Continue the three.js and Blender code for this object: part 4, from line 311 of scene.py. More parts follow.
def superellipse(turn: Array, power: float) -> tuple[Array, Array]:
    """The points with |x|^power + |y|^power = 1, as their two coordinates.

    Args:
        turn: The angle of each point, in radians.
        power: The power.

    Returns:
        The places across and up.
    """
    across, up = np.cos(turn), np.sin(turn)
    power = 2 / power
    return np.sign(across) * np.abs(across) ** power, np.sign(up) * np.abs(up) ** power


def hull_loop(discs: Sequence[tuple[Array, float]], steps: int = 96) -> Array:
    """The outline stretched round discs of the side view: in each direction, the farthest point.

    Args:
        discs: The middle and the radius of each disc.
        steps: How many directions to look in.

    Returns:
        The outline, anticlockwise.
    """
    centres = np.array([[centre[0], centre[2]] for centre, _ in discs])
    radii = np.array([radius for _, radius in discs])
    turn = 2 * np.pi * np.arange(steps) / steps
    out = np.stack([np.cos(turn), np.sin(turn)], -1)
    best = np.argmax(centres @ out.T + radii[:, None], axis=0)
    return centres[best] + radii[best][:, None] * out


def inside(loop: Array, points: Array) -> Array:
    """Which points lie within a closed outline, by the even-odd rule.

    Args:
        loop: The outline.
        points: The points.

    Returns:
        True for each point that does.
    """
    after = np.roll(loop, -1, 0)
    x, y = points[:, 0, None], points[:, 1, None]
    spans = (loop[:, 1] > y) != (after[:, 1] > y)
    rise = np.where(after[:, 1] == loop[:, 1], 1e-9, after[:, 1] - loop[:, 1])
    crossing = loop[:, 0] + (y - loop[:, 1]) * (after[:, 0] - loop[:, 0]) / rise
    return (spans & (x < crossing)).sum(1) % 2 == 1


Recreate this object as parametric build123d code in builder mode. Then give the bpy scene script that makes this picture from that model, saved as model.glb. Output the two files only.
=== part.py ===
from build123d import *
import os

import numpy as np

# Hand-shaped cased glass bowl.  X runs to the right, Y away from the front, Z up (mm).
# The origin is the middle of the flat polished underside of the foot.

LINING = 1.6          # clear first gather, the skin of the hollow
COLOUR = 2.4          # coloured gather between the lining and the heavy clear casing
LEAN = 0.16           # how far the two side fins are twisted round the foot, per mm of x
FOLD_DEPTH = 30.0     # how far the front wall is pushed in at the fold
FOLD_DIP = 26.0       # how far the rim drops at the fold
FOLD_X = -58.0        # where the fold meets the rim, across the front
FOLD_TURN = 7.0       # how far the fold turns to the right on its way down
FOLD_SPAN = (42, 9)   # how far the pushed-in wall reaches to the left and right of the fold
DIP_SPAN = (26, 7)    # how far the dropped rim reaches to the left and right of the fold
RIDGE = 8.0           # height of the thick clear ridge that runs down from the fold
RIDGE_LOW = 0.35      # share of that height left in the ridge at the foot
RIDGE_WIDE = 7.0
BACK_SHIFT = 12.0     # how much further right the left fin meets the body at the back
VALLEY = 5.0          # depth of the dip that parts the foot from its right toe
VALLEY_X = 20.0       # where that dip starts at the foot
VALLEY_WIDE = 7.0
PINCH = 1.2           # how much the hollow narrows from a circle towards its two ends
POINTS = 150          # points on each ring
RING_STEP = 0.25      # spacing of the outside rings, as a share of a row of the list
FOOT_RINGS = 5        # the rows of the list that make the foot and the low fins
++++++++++
Written exercise:
Write out exactly the lines from the start of the material through the line with "return (spans &". No other output is expected.

The completed task:
Continue the three.js and Blender code for this object: part 4, from line 311 of scene.py. More parts follow.
def superellipse(turn: Array, power: float) -> tuple[Array, Array]:
    """The points with |x|^power + |y|^power = 1, as their two coordinates.

    Args:
        turn: The angle of each point, in radians.
        power: The power.

    Returns:
        The places across and up.
    """
    across, up = np.cos(turn), np.sin(turn)
    power = 2 / power
    return np.sign(across) * np.abs(across) ** power, np.sign(up) * np.abs(up) ** power


def hull_loop(discs: Sequence[tuple[Array, float]], steps: int = 96) -> Array:
    """The outline stretched round discs of the side view: in each direction, the farthest point.

    Args:
        discs: The middle and the radius of each disc.
        steps: How many directions to look in.

    Returns:
        The outline, anticlockwise.
    """
    centres = np.array([[centre[0], centre[2]] for centre, _ in discs])
    radii = np.array([radius for _, radius in discs])
    turn = 2 * np.pi * np.arange(steps) / steps
    out = np.stack([np.cos(turn), np.sin(turn)], -1)
    best = np.argmax(centres @ out.T + radii[:, None], axis=0)
    return centres[best] + radii[best][:, None] * out


def inside(loop: Array, points: Array) -> Array:
    """Which points lie within a closed outline, by the even-odd rule.

    Args:
        loop: The outline.
        points: The points.

    Returns:
        True for each point that does.
    """
    after = np.roll(loop, -1, 0)
    x, y = points[:, 0, None], points[:, 1, None]
    spans = (loop[:, 1] > y) != (after[:, 1] > y)
    rise = np.where(after[:, 1] == loop[:, 1], 1e-9, after[:, 1] - loop[:, 1])
    crossing = loop[:, 0] + (y - loop[:, 1]) * (after[:, 0] - loop[:, 0]) / rise
    return (spans & (x < crossing)).sum(1) % 2 == 1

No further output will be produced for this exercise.